## Written task:
Restate the whole listing exactly.

- - - - -

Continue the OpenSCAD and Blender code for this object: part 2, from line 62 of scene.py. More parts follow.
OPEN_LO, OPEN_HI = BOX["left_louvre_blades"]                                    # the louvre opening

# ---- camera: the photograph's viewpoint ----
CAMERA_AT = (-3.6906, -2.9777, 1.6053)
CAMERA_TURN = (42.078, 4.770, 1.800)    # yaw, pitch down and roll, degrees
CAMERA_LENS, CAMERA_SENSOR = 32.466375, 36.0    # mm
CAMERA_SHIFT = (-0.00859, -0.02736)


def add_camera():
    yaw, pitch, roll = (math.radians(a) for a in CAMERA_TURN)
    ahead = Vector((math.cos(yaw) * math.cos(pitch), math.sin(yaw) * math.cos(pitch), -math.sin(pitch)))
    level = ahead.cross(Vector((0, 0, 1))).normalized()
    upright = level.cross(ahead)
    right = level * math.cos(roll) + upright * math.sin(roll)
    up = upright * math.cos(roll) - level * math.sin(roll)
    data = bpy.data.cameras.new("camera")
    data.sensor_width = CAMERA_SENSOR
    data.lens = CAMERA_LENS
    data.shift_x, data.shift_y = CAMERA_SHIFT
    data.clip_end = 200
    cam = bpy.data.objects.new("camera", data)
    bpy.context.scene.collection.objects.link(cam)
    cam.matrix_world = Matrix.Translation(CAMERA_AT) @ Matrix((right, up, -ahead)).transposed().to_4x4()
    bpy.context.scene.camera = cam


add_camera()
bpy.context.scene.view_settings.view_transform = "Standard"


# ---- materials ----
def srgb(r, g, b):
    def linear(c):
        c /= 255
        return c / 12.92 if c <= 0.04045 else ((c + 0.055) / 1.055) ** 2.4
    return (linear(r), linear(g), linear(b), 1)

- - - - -

## Response to this task:
Continue the OpenSCAD and Blender code for this object: part 2, from line 62 of scene.py. More parts follow.
OPEN_LO, OPEN_HI = BOX["left_louvre_blades"]                                    # the louvre opening

# ---- camera: the photograph's viewpoint ----
CAMERA_AT = (-3.6906, -2.9777, 1.6053)
CAMERA_TURN = (42.078, 4.770, 1.800)    # yaw, pitch down and roll, degrees
CAMERA_LENS, CAMERA_SENSOR = 32.466375, 36.0    # mm
CAMERA_SHIFT = (-0.00859, -0.02736)


def add_camera():
    yaw, pitch, roll = (math.radians(a) for a in CAMERA_TURN)
    ahead = Vector((math.cos(yaw) * math.cos(pitch), math.sin(yaw) * math.cos(pitch), -math.sin(pitch)))
    level = ahead.cross(Vector((0, 0, 1))).normalized()
    upright = level.cross(ahead)
    right = level * math.cos(roll) + upright * math.sin(roll)
    up = upright * math.cos(roll) - level * math.sin(roll)
    data = bpy.data.cameras.new("camera")
    data.sensor_width = CAMERA_SENSOR
    data.lens = CAMERA_LENS
    data.shift_x, data.shift_y = CAMERA_SHIFT
    data.clip_end = 200
    cam = bpy.data.objects.new("camera", data)
    bpy.context.scene.collection.objects.link(cam)
    cam.matrix_world = Matrix.Translation(CAMERA_AT) @ Matrix((right, up, -ahead)).transposed().to_4x4()
    bpy.context.scene.camera = cam


add_camera()
bpy.context.scene.view_settings.view_transform = "Standard"


# ---- materials ----
def srgb(r, g, b):
    def linear(c):
        c /= 255
        return c / 12.92 if c <= 0.04045 else ((c + 0.055) / 1.055) ** 2.4
    return (linear(r), linear(g), linear(b), 1)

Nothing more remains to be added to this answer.